To be done
Identify all lines in the data containing the string "from". Copy them out.
— Begin Data shown —
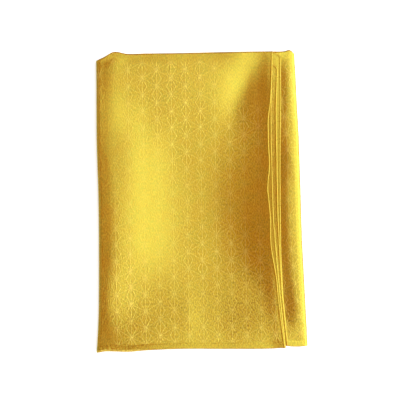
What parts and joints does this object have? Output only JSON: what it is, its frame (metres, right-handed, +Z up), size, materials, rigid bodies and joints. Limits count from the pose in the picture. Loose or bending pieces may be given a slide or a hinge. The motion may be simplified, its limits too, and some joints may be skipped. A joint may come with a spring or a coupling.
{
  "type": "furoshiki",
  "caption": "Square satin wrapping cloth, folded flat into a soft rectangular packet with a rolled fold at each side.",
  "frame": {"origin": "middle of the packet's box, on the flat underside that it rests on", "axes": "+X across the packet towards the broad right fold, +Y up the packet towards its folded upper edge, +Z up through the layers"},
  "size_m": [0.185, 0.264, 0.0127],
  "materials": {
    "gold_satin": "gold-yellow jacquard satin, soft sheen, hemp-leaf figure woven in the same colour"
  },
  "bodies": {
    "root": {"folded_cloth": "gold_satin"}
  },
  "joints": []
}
— End Data shown —
— Begin Data shown —
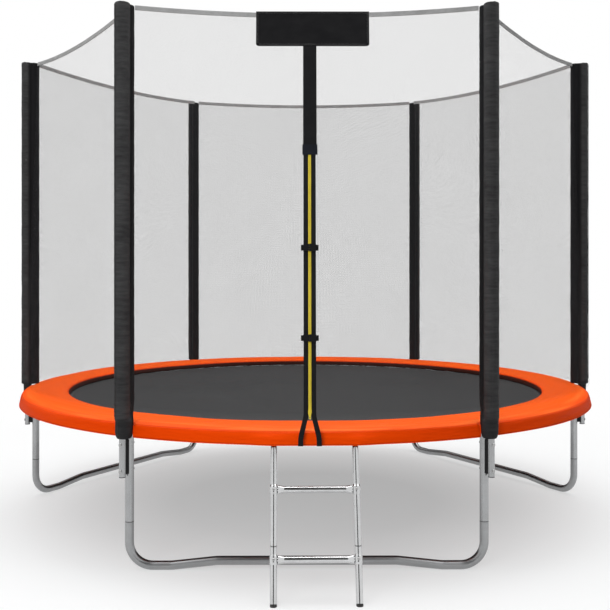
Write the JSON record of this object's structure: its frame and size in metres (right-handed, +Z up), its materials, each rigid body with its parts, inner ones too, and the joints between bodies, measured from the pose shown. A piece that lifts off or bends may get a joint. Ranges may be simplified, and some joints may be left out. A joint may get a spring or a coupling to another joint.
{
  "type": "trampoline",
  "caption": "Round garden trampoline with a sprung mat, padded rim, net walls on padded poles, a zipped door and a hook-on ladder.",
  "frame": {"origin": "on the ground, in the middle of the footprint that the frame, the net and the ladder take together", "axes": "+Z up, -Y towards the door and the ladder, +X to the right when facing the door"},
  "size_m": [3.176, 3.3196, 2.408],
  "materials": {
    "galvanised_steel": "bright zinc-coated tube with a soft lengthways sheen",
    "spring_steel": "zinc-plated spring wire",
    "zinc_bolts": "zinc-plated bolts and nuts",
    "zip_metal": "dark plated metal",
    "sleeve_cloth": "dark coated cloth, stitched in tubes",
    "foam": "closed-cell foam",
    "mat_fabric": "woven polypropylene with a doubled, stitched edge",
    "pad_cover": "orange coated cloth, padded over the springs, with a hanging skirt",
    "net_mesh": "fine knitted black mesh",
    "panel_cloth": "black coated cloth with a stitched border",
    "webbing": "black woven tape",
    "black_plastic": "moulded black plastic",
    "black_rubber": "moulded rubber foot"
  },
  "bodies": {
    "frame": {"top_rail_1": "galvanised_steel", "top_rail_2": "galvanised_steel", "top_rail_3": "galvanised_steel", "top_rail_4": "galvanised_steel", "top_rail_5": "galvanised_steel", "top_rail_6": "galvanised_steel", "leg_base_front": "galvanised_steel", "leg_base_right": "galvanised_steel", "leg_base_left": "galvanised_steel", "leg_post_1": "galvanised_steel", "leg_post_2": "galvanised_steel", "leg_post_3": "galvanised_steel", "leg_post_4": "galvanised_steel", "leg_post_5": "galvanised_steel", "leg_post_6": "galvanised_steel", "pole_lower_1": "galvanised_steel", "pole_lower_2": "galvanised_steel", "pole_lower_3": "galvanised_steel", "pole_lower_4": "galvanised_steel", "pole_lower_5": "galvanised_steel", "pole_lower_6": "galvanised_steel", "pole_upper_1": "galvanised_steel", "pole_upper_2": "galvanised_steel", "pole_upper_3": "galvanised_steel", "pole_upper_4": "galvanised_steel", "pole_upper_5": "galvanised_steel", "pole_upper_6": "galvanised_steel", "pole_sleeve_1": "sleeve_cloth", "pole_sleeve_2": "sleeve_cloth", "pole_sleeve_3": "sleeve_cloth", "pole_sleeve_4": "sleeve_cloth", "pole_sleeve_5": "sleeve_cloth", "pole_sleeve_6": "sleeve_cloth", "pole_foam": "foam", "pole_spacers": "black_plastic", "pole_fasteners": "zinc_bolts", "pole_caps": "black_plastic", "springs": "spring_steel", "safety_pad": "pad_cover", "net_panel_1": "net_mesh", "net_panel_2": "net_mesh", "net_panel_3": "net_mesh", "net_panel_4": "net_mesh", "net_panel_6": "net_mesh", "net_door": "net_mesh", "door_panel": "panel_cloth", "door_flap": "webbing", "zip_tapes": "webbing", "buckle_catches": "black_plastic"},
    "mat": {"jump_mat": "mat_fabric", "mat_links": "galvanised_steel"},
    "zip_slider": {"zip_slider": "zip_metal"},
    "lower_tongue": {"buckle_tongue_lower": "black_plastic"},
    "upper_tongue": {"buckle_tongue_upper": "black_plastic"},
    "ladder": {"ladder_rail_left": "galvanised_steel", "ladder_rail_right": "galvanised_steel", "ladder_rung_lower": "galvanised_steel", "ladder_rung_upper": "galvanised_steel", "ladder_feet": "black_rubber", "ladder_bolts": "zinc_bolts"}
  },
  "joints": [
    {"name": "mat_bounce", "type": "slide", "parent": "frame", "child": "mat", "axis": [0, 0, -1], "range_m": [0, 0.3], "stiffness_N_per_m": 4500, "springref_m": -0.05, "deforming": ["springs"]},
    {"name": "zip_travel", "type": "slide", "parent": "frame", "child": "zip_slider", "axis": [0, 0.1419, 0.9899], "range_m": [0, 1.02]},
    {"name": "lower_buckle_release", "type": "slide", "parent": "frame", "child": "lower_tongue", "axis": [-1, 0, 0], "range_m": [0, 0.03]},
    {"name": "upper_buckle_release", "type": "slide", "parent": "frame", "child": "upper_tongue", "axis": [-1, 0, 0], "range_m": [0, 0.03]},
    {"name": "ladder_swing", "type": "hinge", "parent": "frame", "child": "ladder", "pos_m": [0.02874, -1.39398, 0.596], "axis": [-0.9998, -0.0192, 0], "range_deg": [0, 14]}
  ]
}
— End Data shown —
Task solution
What parts and joints does this object have? Output only JSON: what it is, its frame (metres, right-handed, +Z up), size, materials, rigid bodies and joints. Limits count from the pose in the picture. Loose or bending pieces may be given a slide or a hinge. The motion may be simplified, its limits too, and some joints may be skipped. A joint may come with a spring or a coupling.
Write the JSON record of this object's structure: its frame and size in metres (right-handed, +Z up), its materials, each rigid body with its parts, inner ones too, and the joints between bodies, measured from the pose shown. A piece that lifts off or bends may get a joint. Ranges may be simplified, and some joints may be left out. A joint may get a spring or a coupling to another joint.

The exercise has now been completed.